SET PROBLEM: Nothing but the lines from the one containing "Recreate this object" through the last line should be written out, please, exactly as they stand.

[Scripts that build objects]
━━━━━━
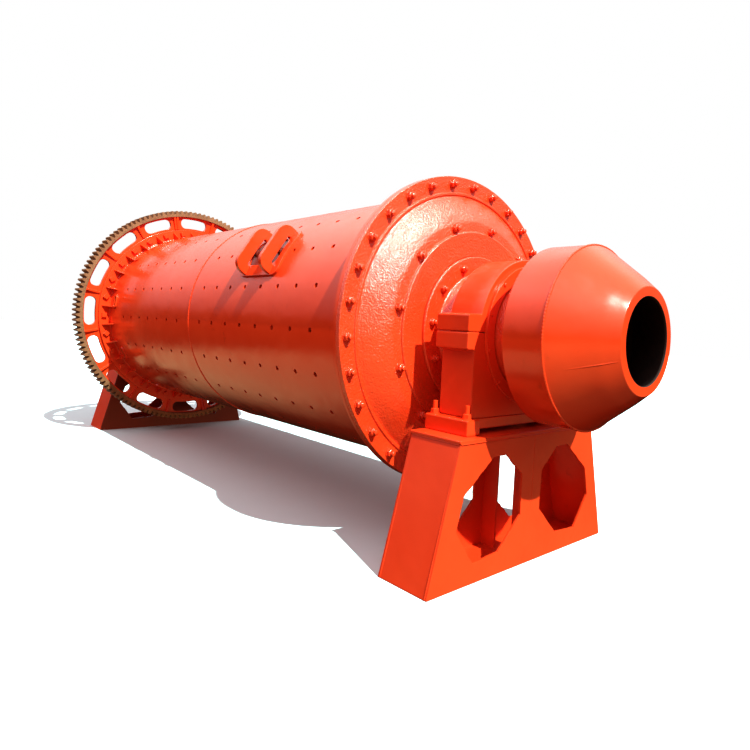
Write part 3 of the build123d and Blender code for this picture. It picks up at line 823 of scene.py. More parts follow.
# Cast surface: two lengths of waves on the dome, faded out towards its seat and its foot.
def headRelief(points):
    radius = np.hypot(points[..., 1], points[..., 2])
    domed = np.clip((radius - head["seat"][1] - 0.02) / 0.05, 0, 1)
    domed = domed * np.clip((head["shoulder"] - radius) / 0.02, 0, 1) * (points[..., 0] > 0.0005)
    return (waves(points, 0.16, 3) + 0.7 * waves(points, 0.06, 4)) * head["dents"] * domed


trunnion = {
    "journal": 0.350,
    "bore": 0.260,
    "root": (0.384, 0.060),  # radius and length, as for the spigot and the collar
    "spigot": (0.3895, 0.030),
    "flange": (0.506, 0.090, 0.145),  # radius, and x of its back and its face
    "collar": (0.430, 0.025),
    "feedEnd": 0.760,
    "driveEnd": 0.600,
}


# Section of a trunnion: rows of (x, radius, rounding), from its spigot to its outer collar.
def trunnionPath(end):
    flangeRadius, back, rise = trunnion["flange"]
    rootRadius, rootLength = trunnion["root"]
    spigot, spigotLength = trunnion["spigot"]
    collar, collarThick = trunnion["collar"]
    rows = [
        (back - spigotLength, trunnion["bore"], 0.004),
        (back - spigotLength, spigot, 0.003),
        (back, spigot, 0.001),
        (back, flangeRadius, 0.002),
        (rise, flangeRadius, 0.010),
        (rise, rootRadius, 0.014),
        (rise + rootLength, trunnion["journal"], 0.02),
        (end - collarThick, trunnion["journal"], 0.008),
        (end - collarThick, collar, 0.003),
        (end, collar, 0.003),
        (end, trunnion["bore"], 0.006),
    ]
    return cornerPath(rows)


# The shell's own flanges, each from its back to its face along x.
flange = {"feed": (-0.070, -headFlange), "drive": (-4.502, -4.470), "inner": 0.9352, "outer": 1.047}
boltRings = {  # x, radius and angles
    "flange": (0, 0.994, evenly(4, 30)),
    "flangeHead": (flange["feed"][0], 0.994, evenly(4, 30)),
    "drive": (flange["drive"][1], 0.994, evenly(14.5, 30)),
    "inner": (0.1085, 0.703, evenly(80, 12)),
    "trunnion": (trunnion["flange"][2], 0.443, evenly(114, 12)),
}
for end in ("feed", "drive"):
    shells = [lathe(headPath(), 192, headRelief)]
    shells.append(boltCircle(bolts["flange"], *boltRings["flange"], 1, 11))
    shells.append(boltCircle(bolts["inner"], *boltRings["inner"], 1, 12))
    meshPiece(end + "Head", end, shells, [castEnamel], "drum", "head_casting", end + "_head")
    shells = [lathe(trunnionPath(trunnion[end + "End"]), 128)]
    shells.append(boltCircle(bolts["trunnion"], *boltRings["trunnion"], 1, 13))
    meshPiece(end + "Trunnion", end, shells, [castEnamel], "drum", "trunnion_steel", end + "_trunnion")
    xFrom, xTo = flange[end]
    shells = [lathe(ringPath(xFrom, xTo, flange["inner"], flange["outer"], 0.004), 192)]
    if end == "feed":
        shells.append(boltCircle(bolts["flangeHead"], *boltRings["flangeHead"], -1, 14))
        shells.append(roundWeld(xFrom, drum["outer"], -45, *beads["flange"]))
    else:
        shells.append(boltCircle(squareBolt(**squareSizes), *boltRings["drive"], 1, 15))
        shells.append(roundWeld(xTo, drum["outer"], 45, *beads["flange"]))
    meshPiece(end + "Flange", "feed", shells, [redEnamel], "drum", "flange_paint", end + "_shell_flange")
print("heads, flanges and trunnions made")


gusset = {"first": 8.5, "length": 0.130, "height": 0.092, "heel": 0.008, "thickness": 0.014}
pads = {
    "first": 29.0,
    "count": 10,
    "x": -4.287,
    "size": (0.074, 0.150),
    "slot": (0.034, 0.110),
    "height": 0.014,
}


# A right-angled plate in (x, radius), standing on the shell against the flange, its tip cut off.
def gussetPlate():
    xFrom, low = flange["drive"][1] - 0.002, drum["outer"] - 0.012
    xTo = xFrom + gusset["length"]
    outline = [(xFrom, low), (xTo, low), (xTo, drum["outer"] + gusset["heel"])]
    outline.append((xFrom, drum["outer"] + gusset["height"]))
    half = gusset["thickness"] / 2
    return cutPlate([roundedPath(outline, 0.0045, 2)], -half, half, 0.002, alongRadius, 1)


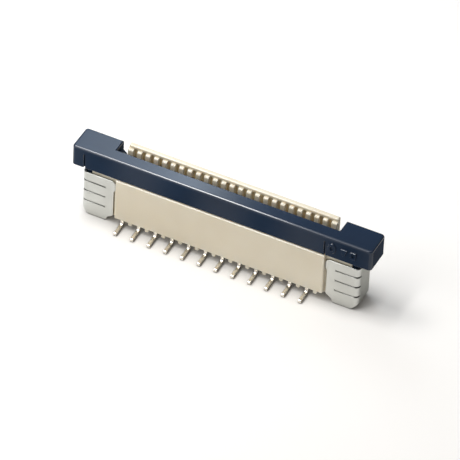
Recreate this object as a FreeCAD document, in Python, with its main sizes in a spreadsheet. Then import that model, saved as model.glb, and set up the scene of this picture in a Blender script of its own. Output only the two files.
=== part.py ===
━━━━━━
ANSWER TO THIS TASK:
Recreate this object as a FreeCAD document, in Python, with its main sizes in a spreadsheet. Then import that model, saved as model.glb, and set up the scene of this picture in a Blender script of its own. Output only the two files.
=== part.py ===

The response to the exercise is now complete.